Post by BIGFANBOY on Mar 19, 2009 23:05:00 GMT -5
KNOWING
Review by Gary Dean Murray
Good sci-fi almost seems a miracle to pull off. For every great story set in the realm of the future, there are scads of shards of destroyed concepts, ideas that just didn't produce in the heroic scheme of grandeur. When they work, science fiction stories can bring emotions and logic together into something that is truly magical. But, when it doesn't work, the results can be all kinds of bad.
Which brings us to Knowing.
The story starts in 1959 with a strange little girl and a time capsule. The young one has suggested that the class draw pictures of the future to be placed in the vault. It is for the elementary students fifty years from now, so they can see what was imagined by what will be senior citizens. But, our little girl doesn't draw pictures but a series of seemingly random numbers. Also a mysterious man watches our little heroine as she attends school and eventually goes down the rabbit hole into madness.
It is now the present. John Koestler (Nicolas Cage) is a scientist dad with a dead wife and hearing impaired son Caleb. Dad is a man of reason and not of faith, believing that life is just a series of random events. This causes some rifts since he is the son of a man of the cloth.
At the elementary school opening of the time capsule, Caleb gets the cryptic message of random numbers and doesn't know what to make of it. That night, John is looking at the numbers and sees 9/11/01 and the amount of dead. Copying down all the numbers on a dry erase board, he begins to see a pattern that corresponds to all the major disasters that have happened in the last fifty years. There is no way this could be a random event. And according to the paper, there are two major ones yet to happen. Also added into the mystery is the little fact that Caleb's hearing aide has been picking up some strange signals.
Thus begins John's search to find out about the person who wrote the numbers and how the other numbers correlate to events in the future. He befriends the daughter and granddaughter of the little girl. Mom Diana (Rose Byrne) and her daughter Abby are more than a little freaked out by John and his outrageous claims. But they also know that something big is about to happen very soon. All this and the same group of mysterious men who now seem to be following Caleb lead to a stunning conclusion that was not a surprise at all.

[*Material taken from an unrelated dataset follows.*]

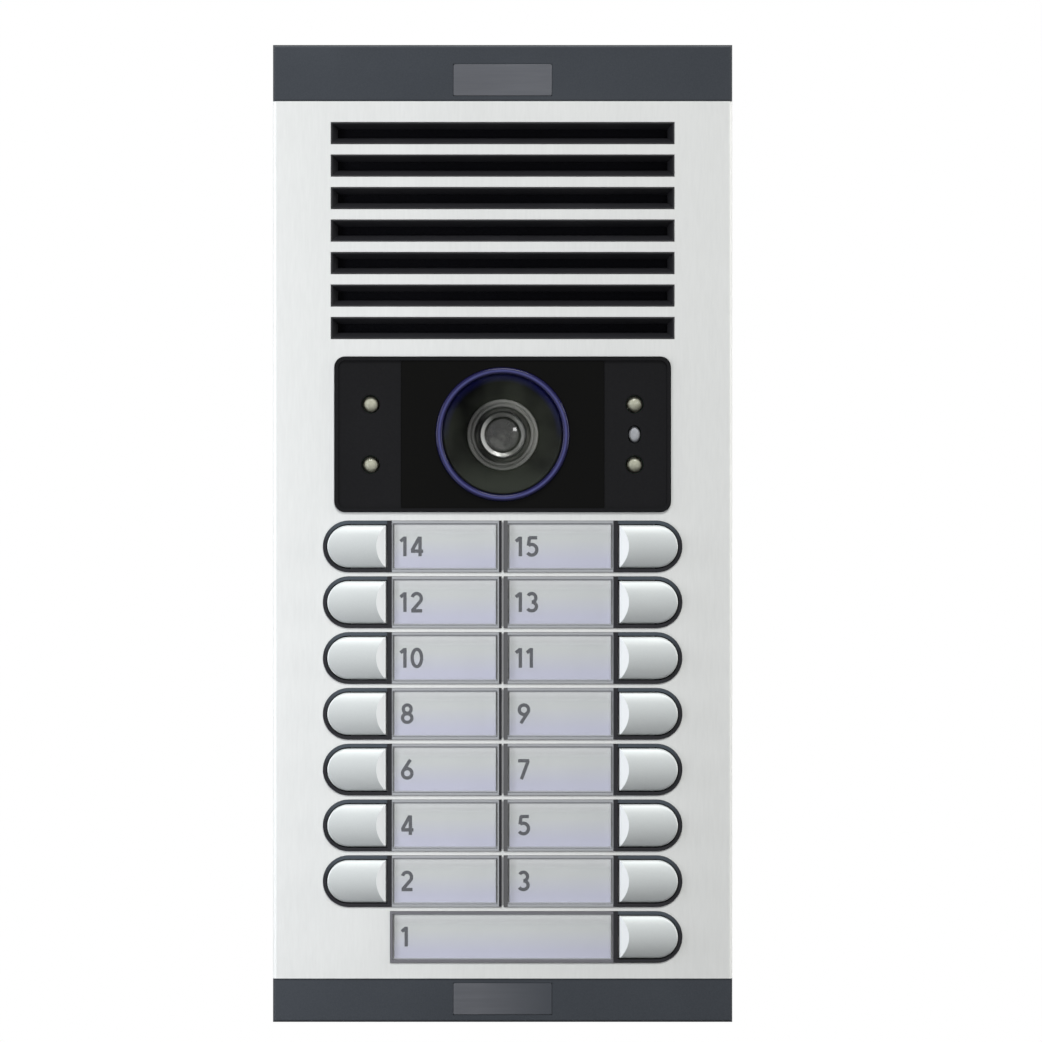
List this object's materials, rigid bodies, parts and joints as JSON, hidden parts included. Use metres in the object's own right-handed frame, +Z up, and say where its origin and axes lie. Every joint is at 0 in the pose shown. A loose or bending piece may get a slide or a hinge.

If one were to assign blame for this mis-mash of style over substance, it would fall directly on the director. Alex Proyas takes what could have been a serious thriller and wraps it in cliché after cliché. There is never the solid grounding in science that the story needs. The aliens feel like rejects from Invasion of the Body Snatchers but with even less personality. For some reason, they give out little black rocks. Like much of this film, it is never explained and is professed to have some deeper meaning that is just lost.
But the two big set pieces are a marvel of editing and CGI. The crashes thunder across the screen with an air of believability seldom seen from Hollywood. A train station crash is especially stunning almost jumping from the screen to your lap.
Nicolas Cage gives it a good reading but doesn't bring anything truly imaginative to the role. This feels more like a paycheck than the work of a committed thespian. For a guy who has shown so much promise early in his career, it feels like he is much more interested in just being there than being a part of something wonderful. The rest of the cast doesn't bring much either. Like bad sci-fi writing, when the story is more idea over character the results suffer. One would hope with four writers they could have created more interesting characters.
In what could be called Close Encounters of the Last Kind, this has all the elements of half a dozen other sci-fi classics without being a classic itself. A fair effort but little more than that.